Aujourd’hui, la réponse qui s’organise autour de M. Jean Michel Planche (fondateur de l’Internet chez France Télécom et désormais CEO de Witbe) et aussi étonnant que celà puisse paraitre, les "Labs HADOPI" peut se résumer autour d’une seule phrase : « à tout problème centré sur l’utilisateur, la réponse se fait autour de l’utilisateur » et non « à tout problème centré sur l’utilisateur, la réponse se fait par l’opérateur ».  Tous les 1ers jeudis du mois, une réunion relativement informelle regroupe un public hétéroclite (personnels des opérateurs, ayant droits, représentants d’HADOPI, écoles, particuliers…). La solution recherchée doit être globale et embrasser le périmètre le plus large possible.

L’Internet très haut débit chez le particulier, c’est l’équivalent d’une ligne EDF de 400 000 volts. On peut en faire des choses extraordinaires, mais c’est potentiellement dangereux. Le premier axe de la réponse est de proposer aux utilisateurs « un tableau numérique » équivalent du tableau électrique (c’est la création du compteur de vitesse évoqué plus haut), leur permettant de maitriser ce qui se passe sur leur internet et les alertant du risque imminent éventuel de mordre la ligne du téléchargement illégal par exemple, mais aussi de la nécessité du contrôle parental…

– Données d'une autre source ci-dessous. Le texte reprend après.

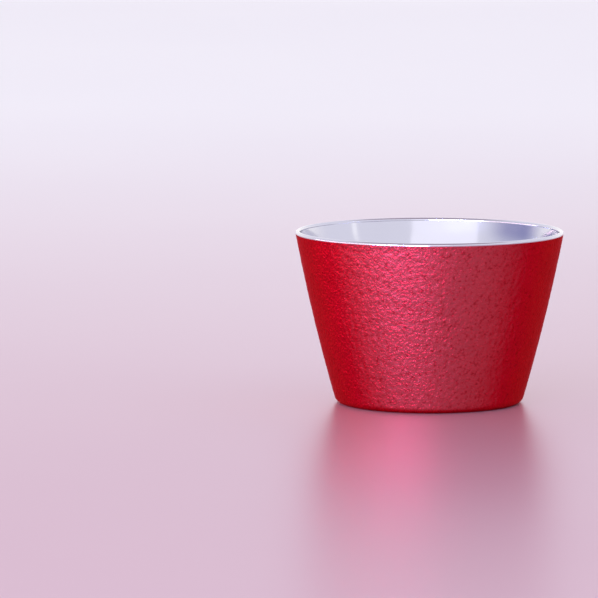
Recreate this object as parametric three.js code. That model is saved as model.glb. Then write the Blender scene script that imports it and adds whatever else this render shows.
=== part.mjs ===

Comme en matière de sécurité routière, il s’agit d’une histoire qui va prendre plusieurs décennies et qui nécessite une réponse multiple et à tous les niveaux, chez l’utilisateur (compteurs de vitesse, airbag, aide à la conduite…), chez les fournisseurs (travail sur la signalisation, réfection des chaussées…), chez les divers contrôleurs (radars automatiques, mobiles…), chez les éducateurs (permis de conduire, sensibilisation dès le plus jeune âge…) etc.